Data Science

Are you confident in your test results?

Use Python to verify whether your data is Normally distributed and to compute Confidence Intervals (CI) of results from small or large datasets.

Fabrizio Guerrieri

22 Sep 2019 • 8 min read

Photo by Luke Chesser / Unsplash

Imagine that you need to estimate the average of an unknown quantity. For instance, the average height of the employees of your company. The company employs a lot of people, so it is simply unfeasible to go and measure each one of them to get the exact value of the mean. Besides, the deadline for delivering your results is fast approaching.

What can you do? One option is to select a random subset of colleagues, take their measurements, and use that as an estimate of the real average height. This is ok, probably the best you can do anyway, but can you really trust the result? Was the subset large enough? What is the level of confidence that the number that you computed is close enough to the real result? In short, providing a single number as the result of the experiment is not sufficient, it is important to provide a Confidence Interval as well.

In this post we will talk about:

How to verify whether a random variable follows a Normal distribution or not
The Central Limit Theorem (CLT), and why averages tend to be Normal
How to compute the Confidence Interval of your result, and its dependence on the subset size

"Normality" of a Distribution

It is tempting to assume that the random variables your are working with are Normally distributed. Wouldn't that be nice? Normal distributions are easy to deal with, and they are fully described by the two parameters $\mu$ and $\sigma$, their mean and standard deviation. Unfortunately, real life is full of examples of random variables whose distribution is far from Normal. How can you verify the Normality of a distribution of some random samples?

The Python script below generates 10,000 samples accordingly to three different probability distributions (Uniform, Triangular, and Normal).

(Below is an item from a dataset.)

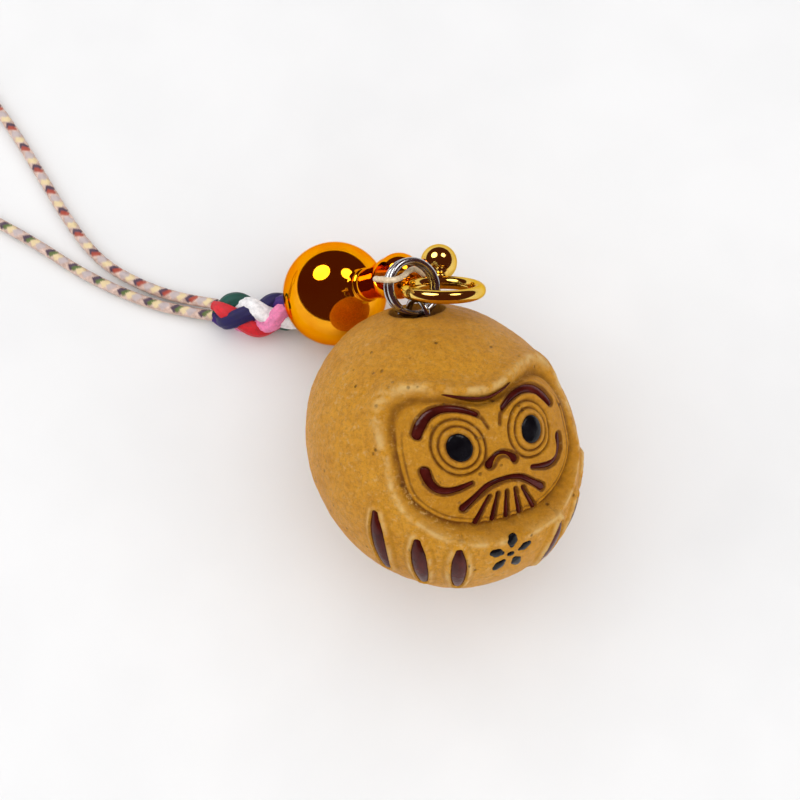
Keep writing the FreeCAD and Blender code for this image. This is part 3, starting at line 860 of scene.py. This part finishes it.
def lathe(name, profile, centre, axis, body, material, node=None, sides=96):
    """A turned shape: profile rows are radius and height, millimetres."""
    axis = axis.normalized()
    u = axis.orthogonal().normalized()
    v = axis.cross(u)
    verts, faces = [], []
    for radius, height in profile:
        for j in range(sides):
            angle = 2 * math.pi * j / sides
            spot = centre + axis * height + (u * math.cos(angle) + v * math.sin(angle)) * radius
            verts.append(spot * MM)
    for i in range(len(profile) - 1):
        for j in range(sides):
            k = (j + 1) % sides
            faces.append((i * sides + j, i * sides + k, (i + 1) * sides + k, (i + 1) * sides + j))
    faces.append(tuple(range(sides))[::-1])
    faces.append(tuple((len(profile) - 1) * sides + j for j in range(sides)))
    obj = make_object(name, verts, faces, body, material)
    if node:
        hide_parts(node)
    return obj


# ---- gourd bead ----------------------------------------------------------------------
def cutter(start, direction, radius, length, flare=0.0):
    """A closed drill shape, its mouth flared, for cutting holes. Millimetres."""
    u = direction.orthogonal().normalized()
    v = direction.cross(u)
    rows = [(radius, 0), (radius, length - flare), (radius + flare * 1.0, length)]
    verts = []
    sides = 96
    for r, h in rows:
        for j in range(sides):
            angle = 2 * math.pi * j / sides
            verts.append((start + direction * h + (u * math.cos(angle) + v * math.sin(angle)) * r) * MM)
    faces = [tuple(range(sides))[::-1], tuple(2 * sides + j for j in range(sides))]
    for i in range(2):
        for j in range(sides):
            k = (j + 1) % sides
            faces.append((i * sides + j, i * sides + k, (i + 1) * sides + k, (i + 1) * sides + j))
    mesh = bpy.data.meshes.new("cutter")
    mesh.from_pydata([tuple(p) for p in verts], [], faces)
    obj = bpy.data.objects.new("cutter", mesh)
    bpy.context.scene.collection.objects.link(obj)
    return obj


def cut_away(obj, cutters):
    for tool in cutters:
        modifier = obj.modifiers.new("cut", "BOOLEAN")
        modifier.object = tool
        modifier.operation = "DIFFERENCE"
        modifier.solver = "EXACT"
    mesh = bpy.data.meshes.new_from_object(obj.evaluated_get(bpy.context.evaluated_depsgraph_get()))
    obj.modifiers.clear()
    obj.data = mesh
    for tool in cutters:
        bpy.data.objects.remove(tool)


def gourd():
    """Plated bead: ball, collared neck and bulb, drilled across and down to its hollow."""
    span = (TIP_CENTRE - GOURD_CENTRE).length
    axis = (TIP_CENTRE - GOURD_CENTRE).normalized()
    foot = 4.8
    rows = [(GOURD_BALL * math.sin(t), -GOURD_BALL * math.cos(t)) for t in np.linspace(0.02, 2.805, 90)]
    neck = [(1.6, foot + 0.12), (1.45, foot + 0.45), (1.63, foot + 0.75), (1.63, foot + 0.95),
            (1.44, foot + 1.3), (1.5, foot + 2.2), (1.68, foot + 3.4), (1.94, foot + 4.6), (2.1, span - 0.45)]
    rows += [tuple(r) for r in spline(neck, 90)]
    rows += [(GOURD_TIP * math.sin(t), span - GOURD_TIP * math.cos(t))
             for t in np.linspace(1.45, math.pi - 0.02, 48)]
    shell = lathe("gourd_bead", rows, GOURD_CENTRE, axis, "gourd", ORANGE,
                  "gourd_shell", 160)
    hollow = bpy.data.meshes.new("hollow")
    bm = bmesh.new()
    bmesh.ops.create_uvsphere(bm, u_segments=64, v_segments=32, radius=GOURD_INSIDE * MM)
    bm.to_mesh(hollow)
    bm.free()
    inner = bpy.data.objects.new("hollow", hollow)
    inner.location = GOURD_CENTRE * MM
    bpy.context.scene.collection.objects.link(inner)
    exit_axis = (Vector(BRAID_ROUTE[1]) - Vector(BRAID_ROUTE[0])).normalized()
    tools = [inner, cutter(GOURD_CENTRE, exit_axis, CORD_HOLE, 7)]
    for side in (-1, 1):
        tools.append(cutter(TIP_CENTRE - CROSS_AXIS * side * 0.4, CROSS_AXIS * side, CROSS_HOLE, 3.0, 0.75))
    bpy.context.view_layer.update()
    cut_away(shell, tools)
    for polygon in shell.data.polygons:
        polygon.use_smooth = True
    shell.data.set_sharp_from_angle(angle=math.radians(32))


# ---- cords ---------------------------------------------------------------------------
def woven_radius(radius, strands, relief, pitch, step):
    """Radius of a fine round braid: strands cross both ways round it."""
    def at(i, angle):
        along = i * step / pitch * 2 * math.pi
        a = math.cos((angle * strands / 2) + along)
        b = math.cos((angle * strands / 2) - along)
        return radius * (1 - relief + relief * max(a, b))
    return at


def strap():
    """The strap's loop of fine braided cord with coloured flecks."""
    path = nurbs_points(STRAP_ROUTE, 16)
    step = 0.00012
    centres = even(path, step)
    sides = 24
    verts, faces = tube_mesh(centres, woven_radius(STRAP_RADIUS, 8, 0.09, 0.0011, step), sides)
    cord = make_object("strap_braid", verts, faces, "gourd", STRAP)
    along = np.repeat(np.arange(len(centres)) * step, sides)
    outer = np.array(verts) - np.repeat(np.array(centres), sides, axis=0)
    ahead = np.gradient(np.array(centres), axis=0)
    across = np.repeat(np.stack([ahead[:, 1], -ahead[:, 0]], axis=1), sides, axis=0)
    across /= np.linalg.norm(across, axis=1, keepdims=True)
    around = np.arctan2((outer[:, :2] * across).sum(axis=1), outer[:, 2])
    pitch = along / FLECK_PITCH * 2 * math.pi
    outward = smooth_step(0.062, 0.056, along)
    share = (1, outward, 1 - outward, 1, 1)
    for i, (lag, low) in enumerate(FLECK_PLACES):
        spot = smooth_step(-0.1, 0.35, np.cos(pitch - lag - around))
        weight = smooth_step(low, low + 0.14, np.cos(pitch - lag + around)) * spot * share[i]
        set_attribute(cord, "fleck_%d" % i, weight)
    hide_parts("strap_cord")


def link():
    """The thin cream cord that ties the bead to the split ring."""
    step = 0.00008
    centres = even(nurbs_points(LINK_ROUTE, 16, cyclic=True), step, closed=True)
    verts, faces = tube_mesh(centres, woven_radius(LINK_RADIUS, 6, 0.1, 0.0008, step), 20, closed=True)
    cord = make_object("link_braid", verts, faces, "gourd", CREAM)
    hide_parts("link_cord")


def fluted_radius(sizes, i, angle):
    """Radius of one soft strand, with the faint flutes of its yarns."""
    return sizes[i] * (0.955 + 0.045 * math.cos(9 * angle + i * 0.1))


def stopper():
    """Short fat plait of coloured strands that weave over and under each other."""
    order = ["teal", "white", "pink", "purple", "navy", "red"]
    path = even(nurbs_points(BRAID_ROUTE, 24), 0.0001)
    count = len(path)
    tangent = [(path[min(i + 1, count - 1)] - path[max(i - 1, 0)]).normalized() for i in range(count)]
    side = tangent[0].orthogonal().normalized()
    frames = []
    for t in tangent:
        side = (side - t * side.dot(t)).normalized()
        frames.append((side, t.cross(side)))
    for s, colour in enumerate(order):
        way = 1 if s % 2 else -1
        centres = []
        sizes = []
        for i, (place, (u, v)) in enumerate(zip(path, frames)):
            t = i / (count - 1)
            taper = 0.82 + 0.18 * float(smooth_step(0.0, 0.25, t))
            taper *= 1 - 0.45 * float(smooth_step(0.82, 1.0, t))
            start = (s // 2) * math.pi * 2 / 3 + (0 if way > 0 else math.pi / 3)
            angle = way * t * 2 * math.pi * BRAID_TURNS + start
            over = way * math.sin(3 * t * 2 * math.pi * BRAID_TURNS)
            orbit = (0.00098 + 0.00026 * over) * taper
            centres.append(place + (u * math.cos(angle) + v * math.sin(angle)) * orbit)
            sizes.append(0.00092 * taper)
        verts, faces = tube_mesh(centres, partial(fluted_radius, sizes), 36)
        verts = [(v.x, v.y, max(v.z, 0.00003)) for v in verts]
        material = thread("braid_" + colour, shades(BRAID_COLOURS[colour], 0.2))
        make_object("braid_strand_" + str(s), verts, faces, "gourd", material)
    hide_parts("stopper_braid")


# ---- the room ------------------------------------------------------------------------
def floor():
    mesh = bpy.data.meshes.new("floor")
    half = 1.2
    corners = [(-half, -half, 0), (half, -half, 0), (half, half, 0), (-half, half, 0)]
    mesh.from_pydata(corners, [], [(0, 1, 2, 3)])
    plane = bpy.data.objects.new("floor", mesh)
    plane.location = (0, 0, -0.00002)
    bpy.context.scene.collection.objects.link(plane)
    n = Nodes("paper")
    tone = n.ramp(n.noise(60, 2), [(0.4, (0.79, 0.81, 0.81)), (0.6, (0.81, 0.83, 0.83))])
    mesh.materials.append(n.set(Base_Color=tone, Roughness=0.7))


def lamp(name, place, size, power, target, glossy=True, diffuse=True, colour=(1, 1, 1)):
    light = bpy.data.lights.new(name, "AREA")
    light.shape = "DISK"
    light.size = size
    light.energy = power
    light.color = colour
    obj = bpy.data.objects.new(name, light)
    obj.location = place
    obj.rotation_euler = (Vector(target) - Vector(place)).to_track_quat("-Z", "Y").to_euler()
    obj.visible_glossy = glossy
    obj.visible_diffuse = diffuse
    bpy.context.scene.collection.objects.link(obj)


def lights():
    world = bpy.data.worlds.new("room")
    world.use_nodes = True
    background = world.node_tree.nodes["Background"]
    nodes = world.node_tree.nodes
    links = world.node_tree.links
    coords = nodes.new("ShaderNodeTexCoord")
    split = nodes.new("ShaderNodeSeparateXYZ")
    ramp = nodes.new("ShaderNodeValToRGB")
    low, high = ramp.color_ramp.elements
    low.position = 0.0
    low.color = (1.2, 1.25, 1.3, 1)
    high.position = 0.07
    high.color = (0.07, 0.021, 0.019, 1)
    links.new(coords.outputs["Generated"], split.inputs["Vector"])
    links.new(split.outputs["Z"], ramp.inputs["Fac"])
    links.new(ramp.outputs["Color"], background.inputs["Color"])
    bpy.context.scene.world = world
    bpy.context.scene.view_settings.view_transform = "Standard"
    lamp("ceiling", (0.0, 0.1, 0.75), 2.4, 17.2, (0, 0, 0), glossy=False, colour=(0.97, 0.99, 1.0))
    lamp("fill_front", (0.1, -0.5, 0.16), 0.5, 0.9, (0, 0, 0), glossy=False)
    lamp("fill_right", (0.5, -0.2, 0.16), 0.5, 1.2, (0, 0, 0), glossy=False)
    lamp("fill_left", (-0.5, 0.0, 0.16), 0.5, 1.2, (0, 0, 0), glossy=False)
    lamp("window_left", (-0.2, 0.2, 0.36), 0.27, 0.9, (0, 0, 0), diffuse=False)
    lamp("window_right", (0.2, 0.2, 0.4), 0.2, 0.45, (0, 0, 0), diffuse=False)


def camera():
    """Looks down at seventy degrees, with the doll a little right of and below the middle."""
    data = bpy.data.cameras.new("camera")
    data.sensor_width = 36
    data.lens = 74.45
    data.clip_start = 0.01
    obj = bpy.data.objects.new("camera", data)
    tilt = math.radians(20)
    right = Vector((1, 0, 0))
    up = Vector((0, math.cos(tilt), math.sin(tilt)))
    back = Vector((0, -math.sin(tilt), math.cos(tilt)))
    obj.location = (DOLL_CENTRE - right * 3.81 + up * 3.9 + back * 150) * MM
    obj.rotation_euler = (tilt, 0, 0)
    bpy.context.scene.collection.objects.link(obj)
    bpy.context.scene.camera = obj


def carried_over():
    """CAD pieces that stay get their own material."""
    for node in ("retaining_knot",):
        obj = bpy.data.objects[node]
        obj.data.materials.clear()
        obj.data.materials.append(CREAM)


sculpt_body()
enamel_strokes()
pupils()
split_ring()
screw_eye()
charm()
gourd()
strap()
link()
stopper()
carried_over()
floor()
lights()
camera()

The random samples values are roughly between 0 and 100 (I say roughly because you can't technically limit the range of values for a Normal distribution). For each distribution, the data is analyzed using Python's normaltest function, and then graphed using histogram and Q-Q plots.

Python's normaltest function returns the 2-sided chi squared probability to test the null hypothesis that a sample comes from a Normal distribution. If the probability is smaller than 5%, it is possible to assume that the samples are not Normally distributed. The results are printed right below the code block and they confirm that only the third distribution qualifies as Normal.
Histogram plots divide the range of sample values is equally-sized bins, and then counts the number of samples in each bin. Only the third histogram is shaped like the classic "bell curve" typical of Normal distributions.
Finally, Q-Q plots plot the quantiles of the samples vs the quantiles of the Normal distribution. If the samples come from a Normal distribution their quantiles will perfectly line up over the red 45 degree straight line passing from the origin. As clear in the plots below, only the samples from the third set pass this test.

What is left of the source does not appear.